Bilbo uses the Ring and finally manages to escape. Phew! He passed a few significant tests of character, escaped from the cannibal and the goblins, and now he is toting around the most accursed magical artifact ever created. The name of the next chapter is “Out of the frying pan and into the fire” so I am sure things will continue to go well for him.
 
This chapter is always an enjoyable read for me because the pacing and tension are marvelous. It goes from horror to comedy to horror to tragedy to comedy and there’s a steady escalation of Golluming from ‘lmao hi we eats you’ up to cold bloody murder and that final haunting scream. 
And after this scene, he goes on to spend 60 years wandering to seemingly every place in Middle-Earth except for the place where the thing he wants to find is, getting tortured, going to elf jail, killing innocents, worshiping a demon spider for reasons known only to himself, and absolutely hustling like mad to turn from a oneoff cave weirdo into a driving plot force in LOTR. He will also pick up two additional modes of speech, starve, get ambiguously shot with a crossbow, fail to eat a single hobbit, be massively misunderstood by many readers and at least one team of scriptwriters, and earn the undying ire of several people on Steam before somersaulting into lava.
But he will still remain, in the end, deep down, the same thing he always was:

`We are lost, lost,' said Gollum. 'No name, no business, no Precious, nothing.
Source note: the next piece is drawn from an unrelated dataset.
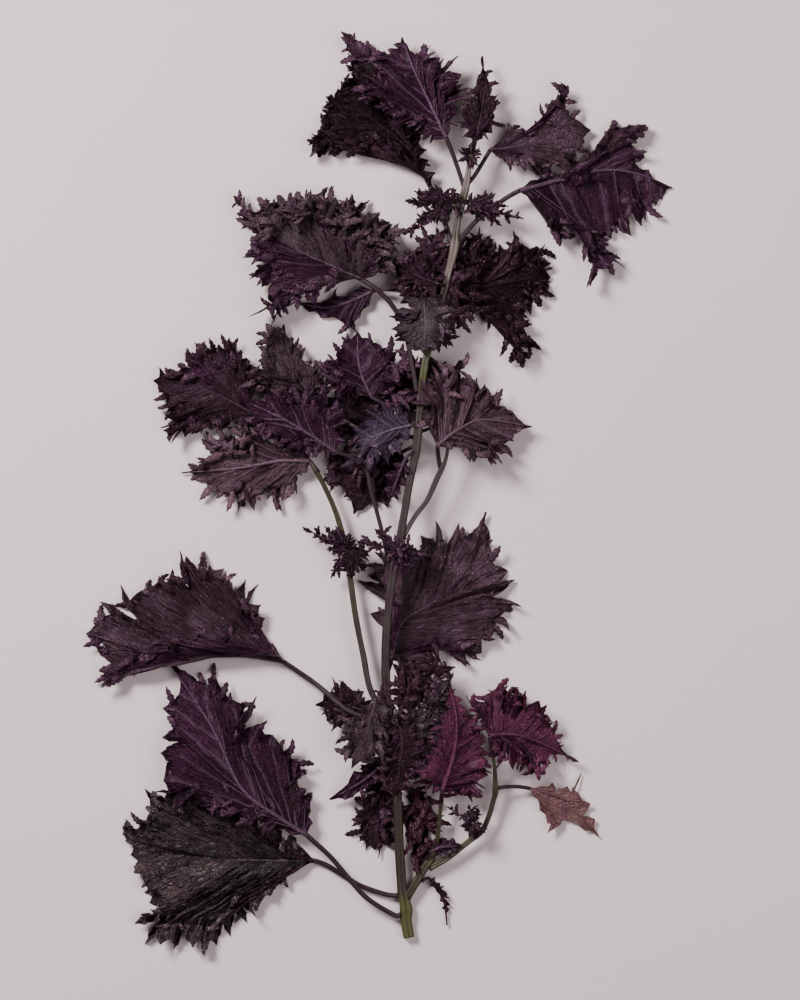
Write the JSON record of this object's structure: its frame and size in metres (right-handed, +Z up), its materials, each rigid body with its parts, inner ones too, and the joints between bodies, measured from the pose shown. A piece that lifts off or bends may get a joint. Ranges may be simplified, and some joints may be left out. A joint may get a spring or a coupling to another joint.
{
  "type": "cut red shiso sprig",
  "caption": "Cut sprig of red shiso with frilled purple-black leaves, lying flat on a surface.",
  "frame": {"origin": "centre of the sprig's outline seen from above, on the surface that it lies on", "axes": "+Y along the stem from the cut end to the tip, +X to the right seen from above, +Z up from the surface"},
  "size_m": [0.2925, 0.4567, 0.0261],
  "materials": {
    "leaf_upper": "satin, finely wrinkled",
    "leaf_under": "matte with pale veins",
    "leaf_aged": "matte, dry edges",
    "stem": "satin, grooved",
    "side_stem": "satin"
  },
  "bodies": {
    "root": {"main_stem": "stem", "side_stem_left": "side_stem", "side_stem_right": "side_stem", "side_stem_lower": "side_stem", "side_stem_lower_right": "side_stem", "leaf_behind_stem_low": "leaf_upper", "leaf_dark_red_low": "leaf_under", "leaf_right_of_stem": "leaf_upper", "leaf_lower_left_large": "leaf_upper", "leaf_funnel_top": "leaf_upper", "leaf_small_below_curly": "leaf_under", "leaf_behind_stem_top": "leaf_upper", "leaf_upper_right_dark": "leaf_upper", "leaf_dark_centre": "leaf_upper", "leaf_hollow_dark": "leaf_upper", "leaf_dark_frilly": "leaf_upper", "leaf_middle_left_low": "leaf_upper", "leaf_middle_left_frilly": "leaf_upper", "leaf_middle_left_grey": "leaf_upper", "leaf_middle_left_veined": "leaf_under", "leaf_middle_fan": "leaf_under", "leaf_middle_blue": "leaf_under", "leaf_centre_narrow": "leaf_under", "leaf_middle_right": "leaf_under", "leaf_top_right_curled": "leaf_upper", "leaf_top_right_long": "leaf_under", "leaf_top_fan": "leaf_under", "leaf_top_upright": "leaf_upper", "leaf_upper_left_curly": "leaf_upper", "leaf_upper_front": "leaf_upper", "leaf_upper_collar": "leaf_upper", "leaf_lower_left_purple": "leaf_under", "leaf_low_frilly": "leaf_upper", "leaf_middle_left_folded": "leaf_upper", "leaf_low_spear": "leaf_under", "leaf_low_brown": "leaf_upper", "leaf_low_glossy": "leaf_upper", "leaf_low_dark": "leaf_upper", "leaf_low_grey": "leaf_upper", "leaf_mauve": "leaf_under", "leaf_mauve_frilly": "leaf_under", "leaf_aged": "leaf_aged", "leaf_fork_toothed": "leaf_under", "leaf_fork_spear": "leaf_upper", "tuft_top_left": "leaf_upper", "tuft_top_right": "leaf_upper", "tuft_left": "leaf_upper", "tuft_centre": "leaf_under", "bud_cluster": "leaf_upper", "bud_top": "leaf_upper"}
  },
  "joints": []
}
Only empty. Only hungry; yes, we are hungry. A few little fishes, nasty bony little fishes, for a poor creature, and they say death. So wise they are; so just, so very just.'

...an edgelord.

But alas! For now we must bid farewell to precious. I'm sure Bilbo is very sad to leave him behind.
 
From: (Anonymous)
It's like picking up smoking! It doesn't seem so bad to begin with.